Porque este es uno de esos casos en que la sanación es total, como Dios quiere que sea. Jesús nos cura la ceguera, y nosotros podemos empezar a ver lo que tenemos delante de los ojos, o ser sanados también más profundamente, y ver. Estos dos ciegos, al ser curados, no solo han empezado a ver lo que tienen delante de los ojos, sino que en ellos se revela que la sanación ha sido total, porque no solo ven con los ojos, sino que, dice el texto, recobraron la vista y lo siguieron. Si siguen a Jesús, es que han podido ver más allá de la curación física. Han visto quién es Jesús, y en adelante quieren seguirlo.

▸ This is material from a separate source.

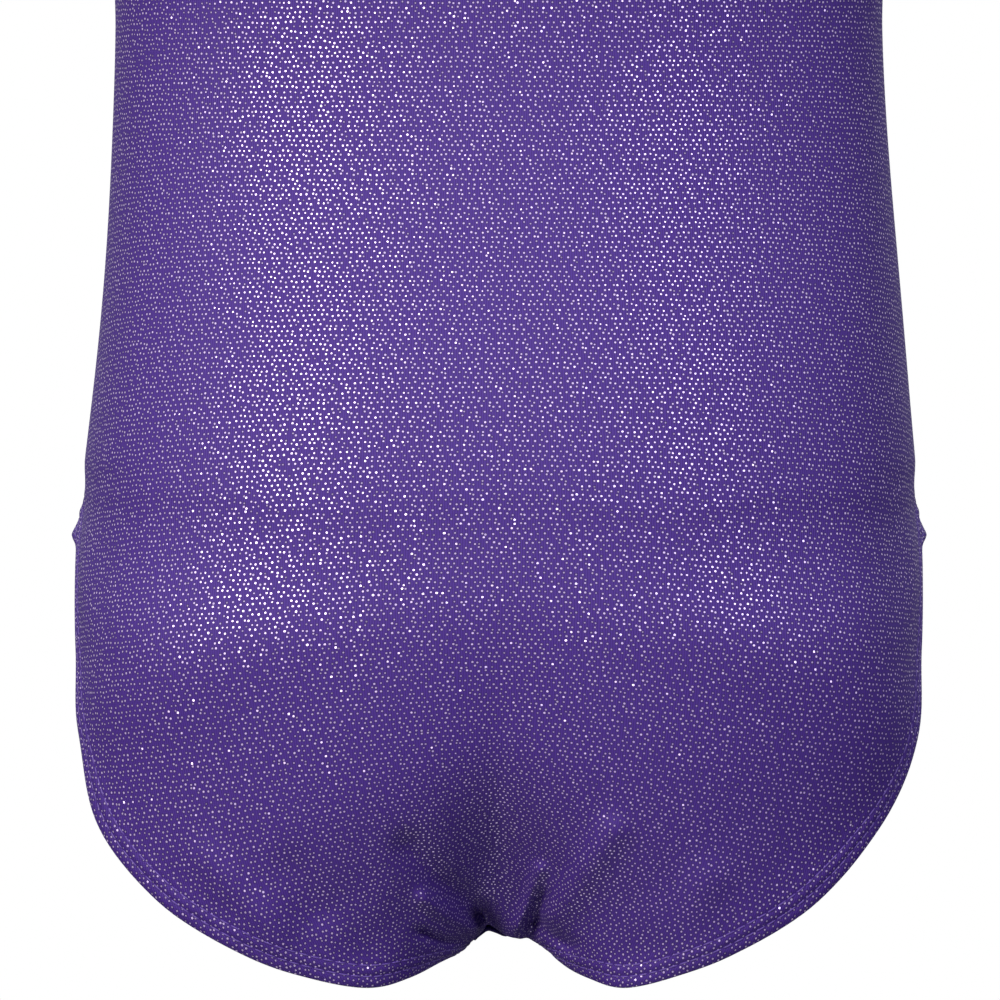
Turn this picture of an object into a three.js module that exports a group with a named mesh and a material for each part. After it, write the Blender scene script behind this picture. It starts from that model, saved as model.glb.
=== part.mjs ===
// A girl's sleeveless gymnastics leotard, shown in the shape that a body gives it.
// Millimetres. +Z is up, the wearer faces -Y and the wearer's left is +X. The origin is midway
// between the tops of the two shoulder straps, so the garment hangs below it.
//
// The cloth is two panels, front and back, joined at the sides, the shoulders and the crotch. All
// of those seams lie in the plane Y = 0. Each opening has a hem: the cloth is turned in over a
// flat elastic and held by two rows of stitches. Every hem layer is laid on the same border band.

import * as THREE from 'three';

// ---- Driving dimensions -------------------------------------------------------------------

// Heights are measured up from the lowest point of the seat's hem.
const shoulderHeight = 500; // to the neck side of a strap
const underarmHeight = 365; // to the lowest point of an armhole
const waistHeight = 275;
const legTopHeight = 129; // to the top of a leg opening, at the side seam
const hipWidth = 245; // across the tops of the leg openings
const waistWidth = 220.4;
const chestWidth = 236; // across the underarms
const seatDepth = 86; // side seam to the back of the seat
const bellyDepth = 84; // side seam to the front of the belly
const waistDepthBack = 62;
const waistDepthFront = 66;
const chestDepthBack = 72;
const chestDepthFront = 78;
const crotchWidth = 28; // across the narrowest cloth, between the leg openings
const crotchHeight = 17; // the middle of the crotch above the seat's hem
const crotchArch = 8.2; // the leg hems hang this far below the middle of the crotch

const neckWidth = 116; // between the two straps
const strapWidth = 42;
const shoulderDrop = 12; // fall of a strap's top from the neck side to its outer side
const neckDropBack = 50; // below the strap's top
const neckDropFront = 78;
const rollHeight = 100; // height over which the cloth curves in towards the shoulders
const armholeRound = 50; // height of the rounded lower part of an armhole
const shoulderFlare = 5; // growth of the body's half width over the shoulder roll

const hemWidth = 9; // border band round every opening
const hemTurnMargin = 0.8; // the turned-in cloth ends this far short of the band
const hemTurn = hemWidth - hemTurnMargin;
const elasticWidth = 7;
const edgeClearance = 0.3; // hem layers stay this far inside the cut edge
const firstStitch = 3; // stitch rows, from the edge
const secondStitch = 6.5;
const stitchWidth = 0.6;
const seamAllowance = 3; // each side of a seam
const liningClearance = 0.6; // between the lining and the crotch seam's allowance
const labelWidth = 28;
const labelHeight = 16;
const labelStart = 0.04; // share of a row that the label's top lies below the neck's band
const liningHeight = 80; // top of the crotch lining

const clothThickness = 0.8;
const elasticThickness = 0.9;
const turnThickness = 0.7;
const liningThickness = 0.5;
const allowanceThickness = 0.8;
const labelThickness = 0.3;
const stitchThickness = 0.35;
const layerGap = 0.35; // between two layers of a hem or a seam
const seamGap = 0.3; // between the front and the back panel
const seamEndShare = 0.08; // share of a row by which a side seam stops short of the hems

// ---- Mesh density -------------------------------------------------------------------------

const columns = 8; // centre line to the border, on one half
const seatRows = 13; // crotch to the tops of the leg openings
const torsoRows = 7; // leg openings to the underarms
const armholeRoundRows = 5;
const armholeRiseRows = 5;
const neckRows = 6; // centre of the neckline to a shoulder

// ---- Section of the trunk -----------------------------------------------------------------

// Power of the sine and cosine of a section; 1 is an ellipse, less is squarer.
const waistFullness = 0.93;
const hipFullness = 0.8;
const hipSeamTuck = 1; // the side seam at the hip lies this far inside the leg edge
const widthPower = 1.5; // how late the trunk widens away from the waist
const rollEase = 1.3; // length of the cloth over the shoulder roll, for each unit of height
const bandSlope = 1.1; // height of the leg's border band at the side, for each unit of width
const seatLevelShare = 0.92; // height of the fullest part, as a share of the leg opening's
const quarter = Math.PI / 2;
const neckHalf = neckWidth / 2;
const rollStart = shoulderHeight - rollHeight;
const rollLength = rollHeight * rollEase;
const rollEnd = rollStart + rollLength;
const legBandHeight = hemWidth * bandSlope;
const trunkStart = legTopHeight + legBandHeight;
const seatLevel = legTopHeight * seatLevelShare;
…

Jesús es poderoso para curar nuestra ceguera física. Y es mucho más poderoso aún, puesto que puede curar nuestra ceguera espiritual, y hacer que veamos dónde está la Vida, y nos encaminemos en esa dirección, tras sus pasos.
Esta historia que no es llamativa, que pasa desapercibida –unos ciegos que tienen una necesidad y la fe que les mueve-, describe luminosamente cómo eso pequeño que sucede todos los días se revela enorme si te das cuenta de que, en esa vida pequeña que es la nuestra, puedes clamar a Dios y te responde; puedes recibir de él la salud, que alcanza hasta lo profundo y te cambia la vida.
Imagen: J. Kelly Brito, Unsplash
Gracias Teresa por tu comentario que siempre me ayuda a profundizar. Me encanta lo que comentas de que notasen a Jesús pese a no verle. Algo les hizo saber que Jesús era diferente y les movió a gritar. Y me encanta que sean 2 ciegos. Cuando nos ayudamos entre nosotros es más facil mantener la esperanza. Buen día a todos.
Y nos hace caer en la cuenta de cuáles son las “antenas” con las que percibimos lo invisible… Gracias, Mónica!